But this does not answer the question what determines the strength of the ethos, for the reason that it throws no light on the manner in which command of these agencies is acquired, that is, on the internal characteristics by virtue of which an ethos is able to master these agencies. The strength we have considered is an extrinsic matter; what is important is the strength that is intrinsic, that proceeds from the ethos itself, what may be called the inherent force of the ethos.
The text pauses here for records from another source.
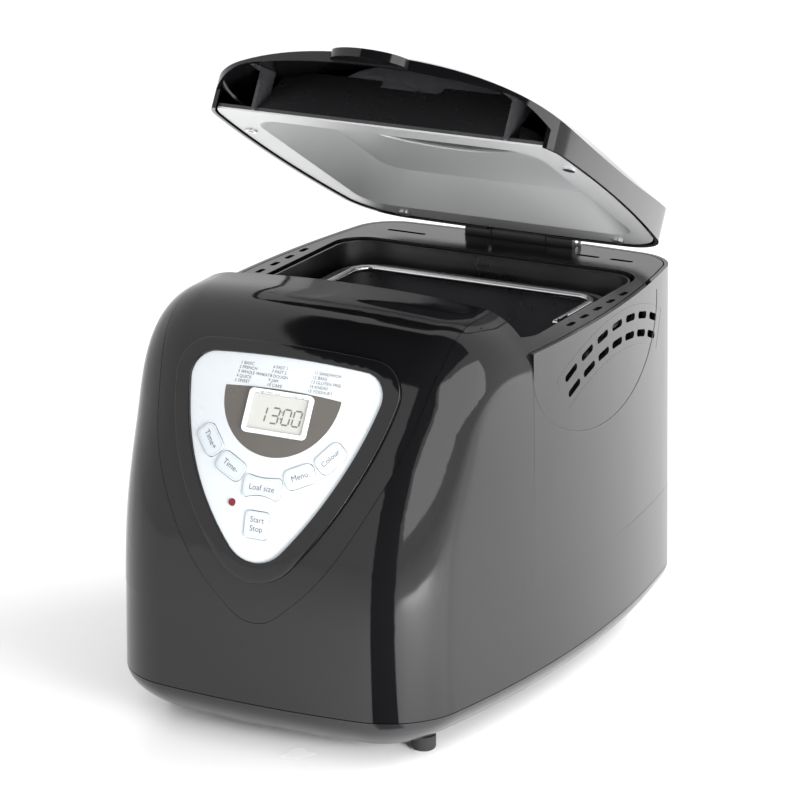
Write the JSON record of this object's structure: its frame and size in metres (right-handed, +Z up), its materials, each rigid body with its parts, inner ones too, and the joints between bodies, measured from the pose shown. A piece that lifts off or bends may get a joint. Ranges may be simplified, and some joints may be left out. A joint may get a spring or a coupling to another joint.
{
  "type": "bread machine",
  "caption": "Free-standing bread machine with a hinged domed lid, window, front control panel, lift-out pan and belt-driven kneading paddle.",
  "frame": {"origin": "centre of the bounding box in plan, on the plane the feet stand on", "axes": "+Z up, +X towards the right seen from the front, +Y towards the back with the hinge; the control panel faces -Y"},
  "size_m": [0.238, 0.3424, 0.3742],
  "materials": {
    "belt_rubber": "ribbed",
    "black_plastic": "fine satin moulded plastic",
    "board_green": "laminate",
    "brass": "machined",
    "bright_steel": "polished",
    "cast_alloy": "die cast",
    "ceramic": "unglazed",
    "chamber_steel": "stainless sheet, lightly heat marked",
    "clear_glass": "clear tempered",
    "dark_plastic": "satin moulded plastic",
    "element_steel": "heat-darkened sheath",
    "gloss_black": "high gloss moulded plastic",
    "grey_mask": "printed dark grey film",
    "key_white": "soft-touch",
    "lcd_back": "moulded",
    "lcd_glass": "pale grey-green liquid crystal",
    "motor_can": "plated can",
    "nylon": "moulded nylon",
    "pan_coating": "dark non-stick coating",
    "red_lens": "translucent red",
    "rubber": "moulded",
    "satin_aluminium": "satin pressed sheet",
    "silver_trim": "satin silver",
    "smoked_glass": "smoked clear plastic",
    "switch_black": "moulded",
    "white_plastic": "smooth semi-gloss",
    "zinc_steel": "zinc plated sheet"
  },
  "bodies": {
    "casing": {"baking_chamber": "chamber_steel", "base_tray": "black_plastic", "case_screws": "bright_steel", "chamber_stands": "zinc_steel", "chassis_plate": "zinc_steel", "control_board": "board_green", "control_panel": "white_plastic", "display_frame": "silver_trim", "display_glass": "lcd_glass", "display_mask": "grey_mask", "display_module": "lcd_back", "drive_belt": "belt_rubber", "element_bushes": "ceramic", "front_fascia": "gloss_black", "heating_element": "element_steel", "hinge_bracket": "black_plastic", "key_switches": "switch_black", "mains_gland": "black_plastic", "motor": "motor_can", "outer_shell": "gloss_black", "pan_socket": "chamber_steel", "panel_bezel": "gloss_black", "power_board": "board_green", "rim_frame": "black_plastic", "rubber_feet": "rubber", "shaft_bush": "brass", "status_lamp": "red_lens", "temperature_probe": "bright_steel"},
    "lid": {"lid_shell": "gloss_black", "lid_window": "smoked_glass", "lid_frame": "dark_plastic", "lid_liner": "satin_aluminium", "window_ring": "black_plastic", "window_glass": "clear_glass", "liner_screws": "bright_steel", "lid_tab": "gloss_black", "hinge_arm": "black_plastic", "hinge_pin": "bright_steel"},
    "pan": {"bread_pan": "pan_coating", "pan_collar": "cast_alloy", "pan_bush": "brass", "handle_lugs": "bright_steel"},
    "handle": {"pan_handle": "bright_steel"},
    "paddle": {"pan_shaft": "bright_steel", "kneading_paddle": "pan_coating"},
    "drive": {"large_pulley": "nylon", "drive_shaft": "bright_steel", "drive_coupling": "cast_alloy"},
    "motor_rotor": {"small_pulley": "cast_alloy", "motor_shaft": "bright_steel"},
    "time_up_key": {"time_up_key": "key_white"},
    "time_down_key": {"time_down_key": "key_white"},
    "loaf_size_key": {"loaf_size_key": "key_white"},
    "menu_key": {"menu_key": "key_white"},
    "crust_key": {"crust_key": "key_white"},
    "start_stop_key": {"start_stop_key": "key_white"}
  },
  "joints": [
    {"name": "lid_hinge", "type": "hinge", "parent": "casing", "child": "lid", "pos_m": [0, 0.1635, 0.2185], "axis": [-1, 0, 0], "range_deg": [-30, 55]},
    {"name": "time_up_key_press", "type": "slide", "parent": "casing", "child": "time_up_key", "axis": [0, 0.8931, -0.4498], "range_m": [0, 0.0005], "stiffness_N_per_m": 400, "springref_m": -0.0002},
    {"name": "time_down_key_press", "type": "slide", "parent": "casing", "child": "time_down_key", "axis": [0, 0.919, -0.3942], "range_m": [0, 0.0005], "stiffness_N_per_m": 400, "springref_m": -0.0002},
    {"name": "loaf_size_key_press", "type": "slide", "parent": "casing", "child": "loaf_size_key", "axis": [0, 0.9355, -0.3532], "range_m": [0, 0.0005], "stiffness_N_per_m": 400, "springref_m": -0.0002},
    {"name": "menu_key_press", "type": "slide", "parent": "casing", "child": "menu_key", "axis": [0, 0.919, -0.3942], "range_m": [0, 0.0005], "stiffness_N_per_m": 400, "springref_m": -0.0002},
    {"name": "crust_key_press", "type": "slide", "parent": "casing", "child": "crust_key", "axis": [0, 0.8931, -0.4498], "range_m": [0, 0.0005], "stiffness_N_per_m": 400, "springref_m": -0.0002},
    {"name": "start_stop_key_press", "type": "slide", "parent": "casing", "child": "start_stop_key", "axis": [0, 0.9663, -0.2573], "range_m": [0, 0.0005], "stiffness_N_per_m": 400, "springref_m": -0.0002},
    {"name": "pan_lift", "type": "slide", "parent": "casing", "child": "pan", "axis": [0, 0, 1], "range_m": [0, 0.03]},
    {"name": "handle_swing", "type": "hinge", "parent": "pan", "child": "handle", "pos_m": [0, 0.0465, 0.2036], "axis": [1, 0, 0], "range_deg": [0, 90]},
    {"name": "drive_spin", "type": "hinge", "parent": "casing", "child": "drive", "pos_m": [0, 0.0465, 0.05], "axis": [0, 0, 1], "continuous": true},
    {"name": "motor_spin", "type": "hinge", "parent": "casing", "child": "motor_rotor", "pos_m": [0, -0.1085, 0.05], "axis": [0, 0, 1], "continuous": true},
    {"name": "paddle_spin", "type": "hinge", "parent": "pan", "child": "paddle", "pos_m": [0, 0.0465, 0.09], "axis": [0, 0, 1], "continuous": true}
  ],
  "couplings": [
    {"joint": "motor_spin", "follows": "drive_spin", "ratio": 4.6667},
    {"joint": "paddle_spin", "follows": "drive_spin", "ratio": 1}
  ]
}
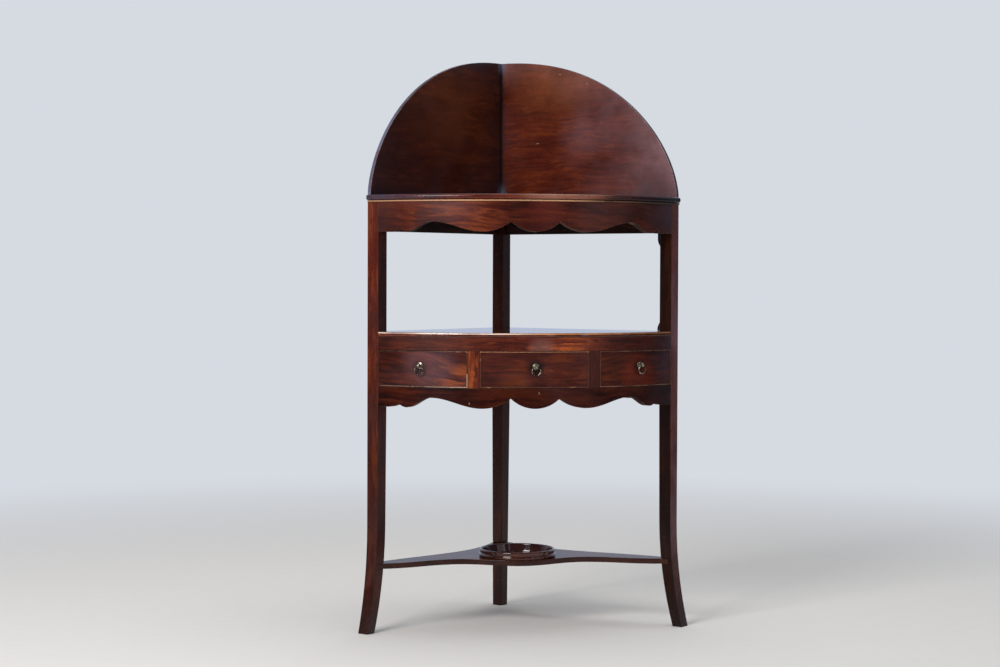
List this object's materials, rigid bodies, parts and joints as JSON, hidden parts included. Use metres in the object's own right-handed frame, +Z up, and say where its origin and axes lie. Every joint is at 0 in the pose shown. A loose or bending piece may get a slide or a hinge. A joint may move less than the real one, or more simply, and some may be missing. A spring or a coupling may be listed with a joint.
{
  "type": "corner table",
  "caption": "Bow-fronted mahogany corner washstand with an arched gallery, an open stage, a drawer stage and a shaped undertier.",
  "frame": {"origin": "on the floor, at the centre of the footprint's bounding box", "axes": "+Z up; the bowed front faces -Y and the right-angled back corner points to +Y; +X is to the right when facing the front"},
  "size_m": [0.657, 0.4512, 1.1392],
  "materials": {
    "mahogany": "waxed and polished",
    "dark_mahogany": "darkened polish",
    "bead_wood": "worn polish",
    "oak": "dry, unpolished",
    "pine": "dry, unpolished",
    "brass": "aged and darkened",
    "steel": "dull"
  },
  "bodies": {
    "stand": {"left_front_leg": "mahogany", "right_front_leg": "mahogany", "rear_leg": "mahogany", "top_frieze": "mahogany", "drawer_rail": "mahogany", "scalloped_apron": "mahogany", "top_rail_left": "dark_mahogany", "top_rail_right": "dark_mahogany", "side_panel_left": "dark_mahogany", "side_panel_right": "dark_mahogany", "top_board": "mahogany", "top_bead": "bead_wood", "middle_shelf": "mahogany", "gallery_left": "dark_mahogany", "gallery_right": "dark_mahogany", "upper_bracket_left": "dark_mahogany", "upper_bracket_right": "dark_mahogany", "lower_bracket_left": "dark_mahogany", "lower_bracket_right": "dark_mahogany", "divider_left": "mahogany", "divider_right": "mahogany", "dummy_front_left": "mahogany", "dummy_front_right": "mahogany", "cockbead_left": "bead_wood", "cockbead_right": "bead_wood", "runner_left": "oak", "runner_right": "oak", "guide_left": "oak", "guide_right": "oak", "kicker_left": "oak", "kicker_right": "oak", "drawer_stop_left": "oak", "drawer_stop_right": "oak", "top_glue_block_left": "pine", "top_glue_block_right": "pine", "shelf_glue_block_left": "pine", "shelf_glue_block_right": "pine", "dummy_front_block_left": "pine", "dummy_front_block_right": "pine", "undertier": "mahogany", "undertier_ring": "mahogany", "rosette_left": "brass", "rosette_right": "brass", "pull_post_left": "brass", "pull_post_right": "brass", "pull_nut_left": "steel", "pull_nut_right": "steel"},
    "drawer": {"drawer_front": "mahogany", "drawer_cockbead": "bead_wood", "drawer_side_left": "oak", "drawer_side_right": "oak", "drawer_back": "oak", "drawer_bottom": "oak", "rosette_centre": "brass", "pull_post_centre": "brass", "pull_nut_centre": "steel"},
    "centre_loop": {"pull_loop_centre": "brass"},
    "left_loop": {"pull_loop_left": "brass"},
    "right_loop": {"pull_loop_right": "brass"}
  },
  "joints": [
    {"name": "drawer_slide", "type": "slide", "parent": "stand", "child": "drawer", "axis": [0, -1, 0], "range_m": [0, 0.21]},
    {"name": "centre_loop_swing", "type": "hinge", "parent": "drawer", "child": "centre_loop", "pos_m": [0, -0.22117, 0.52245], "axis": [-1, 0, 0], "range_deg": [-15, 110]},
    {"name": "left_loop_swing", "type": "hinge", "parent": "stand", "child": "left_loop", "pos_m": [-0.21893, -0.16385, 0.52245], "axis": [-0.8717, 0.49, 0], "range_deg": [-15, 110]},
    {"name": "right_loop_swing", "type": "hinge", "parent": "stand", "child": "right_loop", "pos_m": [0.21893, -0.16385, 0.52245], "axis": [-0.8717, -0.49, 0], "range_deg": [-15, 110]}
  ]
}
The Inherent Force of the Ethos. It is a mistake to suppose that men, by passing a great fund of wealth from hand to hand, can pay for all the services they require solely in instruments of exchange, retaining full possession of their liberty. On the other hand, parts of this liberty have often to be surrendered in order that the necessities of social life may be procured. The individuals who render service may perform services so valuable and so necessary that they cannot be repaid in possessions or offsetting services alone, but must be repaid by a partial forfeiture of personal freedom. All those who serve therefore will not be servants; some will become masters. Mastery, except in those cases where it is acquired by brutal violence, passes into the hands of those who perform great and singular services for which they are compensated by becoming endued with power. It is easy to verify the truth of this statement in the case of the statesman, the general, or the commercial magnate. A difficulty arises when we consider hereditary wealth and the hereditary power springing from it, but this difficulty is apparent rather than real, for the power recognized by society in this instance is really that of the original owner of the wealth who was rewarded by being permitted to dispose of what he had created in whatever manner he saw fit.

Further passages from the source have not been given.